◆ **Data**:
########################################
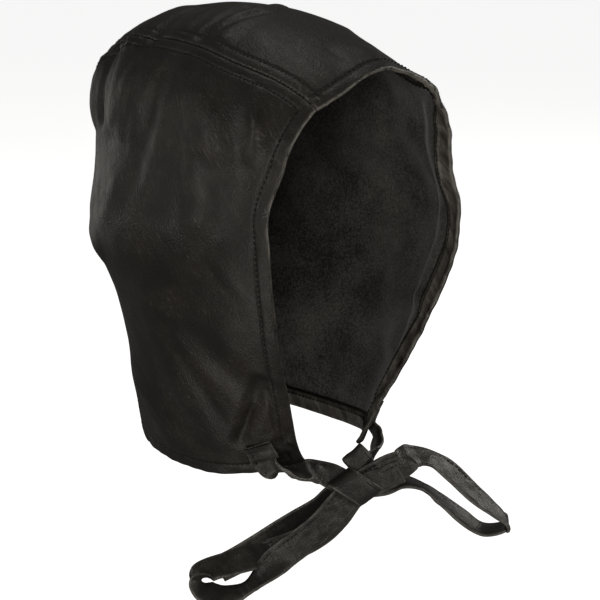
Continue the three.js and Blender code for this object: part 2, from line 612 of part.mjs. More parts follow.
// A closed strap body through its stations, from the first to the last that are asked for
function strap(stations, { looped = false, skewed = false, grow = 0, first = 0, last } = {}) {
  const centre = new THREE.CatmullRomCurve3(stations.map((s) => s.at), looped, "centripetal");
  const edges = new THREE.CatmullRomCurve3(stations.map((s) => s.edge), looped, "catmullrom", 0.5);
  const spans = stations.length - (looped ? 0 : 1);
  const rings = looped ? spans * STRAP_STEPS : ((last ?? spans) - first) * STRAP_STEPS + 1;
  const positions = [];
  for (let i = 0; i < rings; i += 1) {
    const k = first + i / STRAP_STEPS;
    const t = k / spans;
    const low = stations[Math.floor(k) % stations.length];
    const high = stations[Math.ceil(k) % stations.length];
    const at = centre.getPoint(t);
    const along = centre.getTangent(t);
    const edge = edges.getPoint(t).normalize();
    const face = along.clone().cross(edge).normalize();
    if (!skewed) edge.copy(face).cross(along).normalize();
    const wide = mix(low.wide, high.wide, k % 1) + 2 * grow;
    const thick = TIE_THICK + 2 * grow;
    for (const [w, h] of STRAP_SECTION) {
      const p = at.clone().addScaledVector(edge, (w * wide) / 2).addScaledVector(face, (h * thick) / 2);
      positions.push(p.x, p.y, p.z);
    }
  }
  const n = STRAP_SECTION.length;
  const index = [];
  const turns = looped ? rings : rings - 1;
  for (let i = 0; i < turns; i += 1) {
    const next = ((i + 1) % rings) * n;
    for (let j = 0; j < n; j += 1) {
      const a = i * n + j;
      const b = i * n + ((j + 1) % n);
      const c = next + ((j + 1) % n);
      const d = next + j;
      index.push(a, b, c, a, c, d);
    }
  }
  if (!looped) {
    const end = (rings - 1) * n;
    for (let j = 1; j < n - 1; j += 1) index.push(0, j + 1, j, end, end + j, end + j + 1);
  }
  const geometry = new THREE.BufferGeometry();
  geometry.setAttribute("position", new THREE.Float32BufferAttribute(positions, 3));
  geometry.setIndex(index);
  return facingOut(geometry);
}

const wasm = await Module();
wasm.setup();

function solid(geometry) {
  return new wasm.Manifold(new wasm.Mesh({
    numProp: 3,
    vertProperties: new Float32Array(geometry.getAttribute("position").array),
    triVerts: new Uint32Array(geometry.getIndex().array),
  }));
}

function fromSolid(body) {
  const mesh = body.getMesh();
  const geometry = new THREE.BufferGeometry();
  geometry.setAttribute("position", new THREE.Float32BufferAttribute(Array.from(mesh.vertProperties), 3));
  geometry.setIndex(Array.from(mesh.triVerts));
  return geometry;
}

const rightStations = [...sewnStations(-1), ...NEAR_TIE.map(bowStation)];
const leftStations = [...sewnStations(1), ...FAR_TIE.map(bowStation)];
const wrapStations = WRAP.map(([along, out]) => ({
  at: new THREE.Vector3(...BOW_AT).add(
    bowWay(WRAP_AT[0] + WRAP_ALONG[0] * along, WRAP_AT[1] + WRAP_ALONG[1] * along, out),
  ),
  edge: bowWay(WRAP_FOLD[0], WRAP_FOLD[1], 0),
  wide: WRAP_WIDE,
}));

// The body itself, without slivers or closed voids left by a cut
function mainBody(body) {
  const largest = body.decompose().reduce((best, piece) => (piece.volume() > best.volume() ? piece : best));
  return largest.simplify(SLIVER);
}

// A strap that comes back beside itself, made as the run before its turn and the run after it
function turnedStrap(stations, turn, grow = 0) {
  const before = solid(strap(stations, { grow, last: turn }));
  return before.add(solid(strap(stations, { grow, first: turn })));
}

const rightRoom = solid(sidePanel(-1, "room", TIE_GAP).geometry);
const leftRoom = solid(sidePanel(1, "room", TIE_GAP).geometry);
const rightTurn = SEWN.length + NEAR_TIE_TURN;
const rightBody = turnedStrap(rightStations, rightTurn).subtract(rightRoom);
const leftBody = [strap(leftStations), strap(UPPER_TURN.map(bowStation))]
  .map(solid)
  .concat(turnedStrap(LOWER_LOOP.map(bowStation), LOWER_LOOP_TURN))
  .concat(solid(strap(wrapStations, { looped: true, skewed: true })))
  .reduce((whole, piece) => whole.add(piece));
const rightStrapRoom = turnedStrap(rightStations, rightTurn, STRAND_GAP);
const leftClear = leftBody.subtract(leftRoom).subtract(rightStrapRoom);
const rightTie = leatherMesh(fromSolid(mainBody(rightBody)), "right_tie", TIE_BLACK);
const leftTie = leatherMesh(fromSolid(mainBody(leftClear)), "left_tie", TIE_BLACK);

const group = new THREE.Group();
group.name = "leather_coif";
group.add(sidePanel(-1, "right_side_panel"), sidePanel(1, "left_side_panel"), crownStrip());
group.add(rightTie, leftTie);

export default group;
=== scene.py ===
# Leather coif: a close hood of black garment leather with two ties, held up as a head holds it.
# The leather is worked out in millimetres in the frame's own axes and made into meshes in metres.
import math

import bpy
import numpy as np
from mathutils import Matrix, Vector


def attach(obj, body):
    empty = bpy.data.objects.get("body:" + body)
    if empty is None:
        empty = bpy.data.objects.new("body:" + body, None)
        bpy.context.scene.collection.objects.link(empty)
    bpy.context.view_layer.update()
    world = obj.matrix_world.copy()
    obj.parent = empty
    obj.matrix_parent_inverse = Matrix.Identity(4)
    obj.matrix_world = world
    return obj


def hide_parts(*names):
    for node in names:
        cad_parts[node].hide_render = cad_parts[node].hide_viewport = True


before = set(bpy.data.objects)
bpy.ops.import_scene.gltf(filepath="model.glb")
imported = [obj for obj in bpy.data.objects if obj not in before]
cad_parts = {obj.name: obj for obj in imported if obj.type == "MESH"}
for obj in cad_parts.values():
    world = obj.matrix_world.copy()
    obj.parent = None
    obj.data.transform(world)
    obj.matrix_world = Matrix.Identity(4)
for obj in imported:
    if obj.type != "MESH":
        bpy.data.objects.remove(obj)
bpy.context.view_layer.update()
MM = 0.001


# Side panels
# Two pieces of black nappa, one for each side of the head, cut from the face edge to the back seam.
# The grain side faces out, the flesh side in, and the face and neck edges are turned in and stitched.
def table(columns, *rows):
    """Rows of numbers as columns by name."""
    return dict(zip(columns.split(), np.array(rows, float).T))


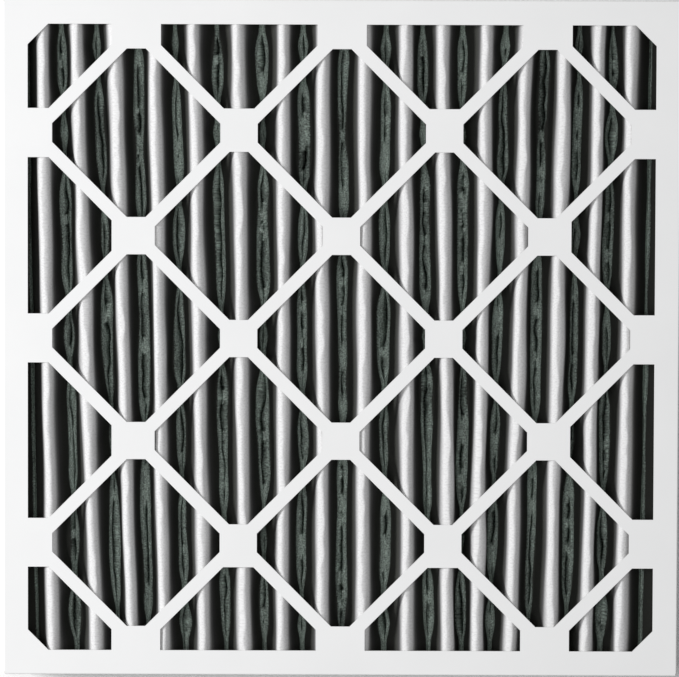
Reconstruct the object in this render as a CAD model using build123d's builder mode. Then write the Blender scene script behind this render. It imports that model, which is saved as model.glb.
########################################
◆ **Your task**: Copy all of the data. Keep every word exactly as it is.

◆ **Exercise output**:
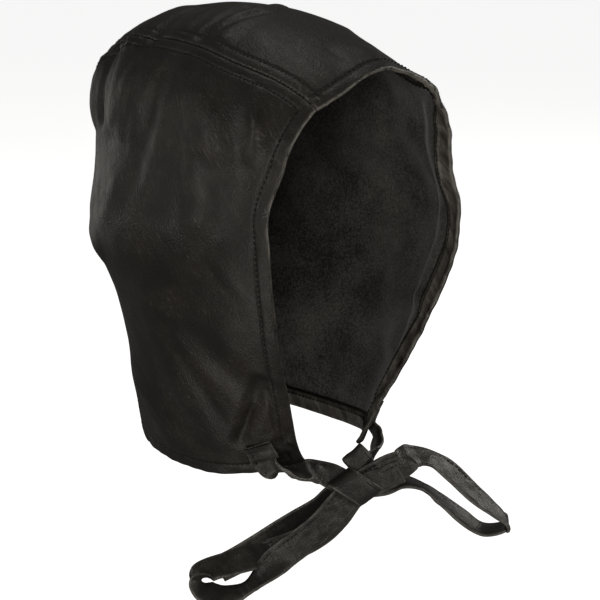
Continue the three.js and Blender code for this object: part 2, from line 612 of part.mjs. More parts follow.
// A closed strap body through its stations, from the first to the last that are asked for
function strap(stations, { looped = false, skewed = false, grow = 0, first = 0, last } = {}) {
  const centre = new THREE.CatmullRomCurve3(stations.map((s) => s.at), looped, "centripetal");
  const edges = new THREE.CatmullRomCurve3(stations.map((s) => s.edge), looped, "catmullrom", 0.5);
  const spans = stations.length - (looped ? 0 : 1);
  const rings = looped ? spans * STRAP_STEPS : ((last ?? spans) - first) * STRAP_STEPS + 1;
  const positions = [];
  for (let i = 0; i < rings; i += 1) {
    const k = first + i / STRAP_STEPS;
    const t = k / spans;
    const low = stations[Math.floor(k) % stations.length];
    const high = stations[Math.ceil(k) % stations.length];
    const at = centre.getPoint(t);
    const along = centre.getTangent(t);
    const edge = edges.getPoint(t).normalize();
    const face = along.clone().cross(edge).normalize();
    if (!skewed) edge.copy(face).cross(along).normalize();
    const wide = mix(low.wide, high.wide, k % 1) + 2 * grow;
    const thick = TIE_THICK + 2 * grow;
    for (const [w, h] of STRAP_SECTION) {
      const p = at.clone().addScaledVector(edge, (w * wide) / 2).addScaledVector(face, (h * thick) / 2);
      positions.push(p.x, p.y, p.z);
    }
  }
  const n = STRAP_SECTION.length;
  const index = [];
  const turns = looped ? rings : rings - 1;
  for (let i = 0; i < turns; i += 1) {
    const next = ((i + 1) % rings) * n;
    for (let j = 0; j < n; j += 1) {
      const a = i * n + j;
      const b = i * n + ((j + 1) % n);
      const c = next + ((j + 1) % n);
      const d = next + j;
      index.push(a, b, c, a, c, d);
    }
  }
  if (!looped) {
    const end = (rings - 1) * n;
    for (let j = 1; j < n - 1; j += 1) index.push(0, j + 1, j, end, end + j, end + j + 1);
  }
  const geometry = new THREE.BufferGeometry();
  geometry.setAttribute("position", new THREE.Float32BufferAttribute(positions, 3));
  geometry.setIndex(index);
  return facingOut(geometry);
}

const wasm = await Module();
wasm.setup();

function solid(geometry) {
  return new wasm.Manifold(new wasm.Mesh({
    numProp: 3,
    vertProperties: new Float32Array(geometry.getAttribute("position").array),
    triVerts: new Uint32Array(geometry.getIndex().array),
  }));
}

function fromSolid(body) {
  const mesh = body.getMesh();
  const geometry = new THREE.BufferGeometry();
  geometry.setAttribute("position", new THREE.Float32BufferAttribute(Array.from(mesh.vertProperties), 3));
  geometry.setIndex(Array.from(mesh.triVerts));
  return geometry;
}

const rightStations = [...sewnStations(-1), ...NEAR_TIE.map(bowStation)];
const leftStations = [...sewnStations(1), ...FAR_TIE.map(bowStation)];
const wrapStations = WRAP.map(([along, out]) => ({
  at: new THREE.Vector3(...BOW_AT).add(
    bowWay(WRAP_AT[0] + WRAP_ALONG[0] * along, WRAP_AT[1] + WRAP_ALONG[1] * along, out),
  ),
  edge: bowWay(WRAP_FOLD[0], WRAP_FOLD[1], 0),
  wide: WRAP_WIDE,
}));

// The body itself, without slivers or closed voids left by a cut
function mainBody(body) {
  const largest = body.decompose().reduce((best, piece) => (piece.volume() > best.volume() ? piece : best));
  return largest.simplify(SLIVER);
}

// A strap that comes back beside itself, made as the run before its turn and the run after it
function turnedStrap(stations, turn, grow = 0) {
  const before = solid(strap(stations, { grow, last: turn }));
  return before.add(solid(strap(stations, { grow, first: turn })));
}

const rightRoom = solid(sidePanel(-1, "room", TIE_GAP).geometry);
const leftRoom = solid(sidePanel(1, "room", TIE_GAP).geometry);
const rightTurn = SEWN.length + NEAR_TIE_TURN;
const rightBody = turnedStrap(rightStations, rightTurn).subtract(rightRoom);
const leftBody = [strap(leftStations), strap(UPPER_TURN.map(bowStation))]
  .map(solid)
  .concat(turnedStrap(LOWER_LOOP.map(bowStation), LOWER_LOOP_TURN))
  .concat(solid(strap(wrapStations, { looped: true, skewed: true })))
  .reduce((whole, piece) => whole.add(piece));
const rightStrapRoom = turnedStrap(rightStations, rightTurn, STRAND_GAP);
const leftClear = leftBody.subtract(leftRoom).subtract(rightStrapRoom);
const rightTie = leatherMesh(fromSolid(mainBody(rightBody)), "right_tie", TIE_BLACK);
const leftTie = leatherMesh(fromSolid(mainBody(leftClear)), "left_tie", TIE_BLACK);

const group = new THREE.Group();
group.name = "leather_coif";
group.add(sidePanel(-1, "right_side_panel"), sidePanel(1, "left_side_panel"), crownStrip());
group.add(rightTie, leftTie);

export default group;
=== scene.py ===
# Leather coif: a close hood of black garment leather with two ties, held up as a head holds it.
# The leather is worked out in millimetres in the frame's own axes and made into meshes in metres.
import math

import bpy
import numpy as np
from mathutils import Matrix, Vector


def attach(obj, body):
    empty = bpy.data.objects.get("body:" + body)
    if empty is None:
        empty = bpy.data.objects.new("body:" + body, None)
        bpy.context.scene.collection.objects.link(empty)
    bpy.context.view_layer.update()
    world = obj.matrix_world.copy()
    obj.parent = empty
    obj.matrix_parent_inverse = Matrix.Identity(4)
    obj.matrix_world = world
    return obj


def hide_parts(*names):
    for node in names:
        cad_parts[node].hide_render = cad_parts[node].hide_viewport = True


before = set(bpy.data.objects)
bpy.ops.import_scene.gltf(filepath="model.glb")
imported = [obj for obj in bpy.data.objects if obj not in before]
cad_parts = {obj.name: obj for obj in imported if obj.type == "MESH"}
for obj in cad_parts.values():
    world = obj.matrix_world.copy()
    obj.parent = None
    obj.data.transform(world)
    obj.matrix_world = Matrix.Identity(4)
for obj in imported:
    if obj.type != "MESH":
        bpy.data.objects.remove(obj)
bpy.context.view_layer.update()
MM = 0.001


# Side panels
# Two pieces of black nappa, one for each side of the head, cut from the face edge to the back seam.
# The grain side faces out, the flesh side in, and the face and neck edges are turned in and stitched.
def table(columns, *rows):
    """Rows of numbers as columns by name."""
    return dict(zip(columns.split(), np.array(rows, float).T))


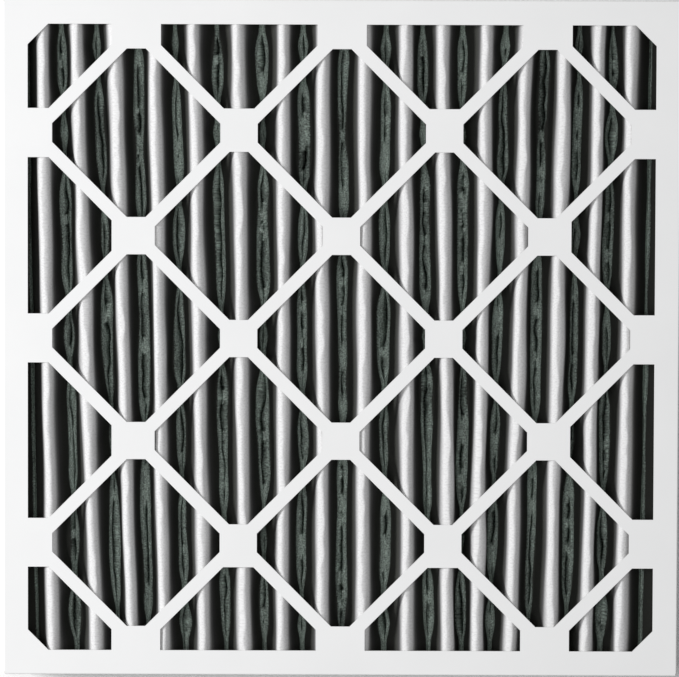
Reconstruct the object in this render as a CAD model using build123d's builder mode. Then write the Blender scene script behind this render. It imports that model, which is saved as model.glb.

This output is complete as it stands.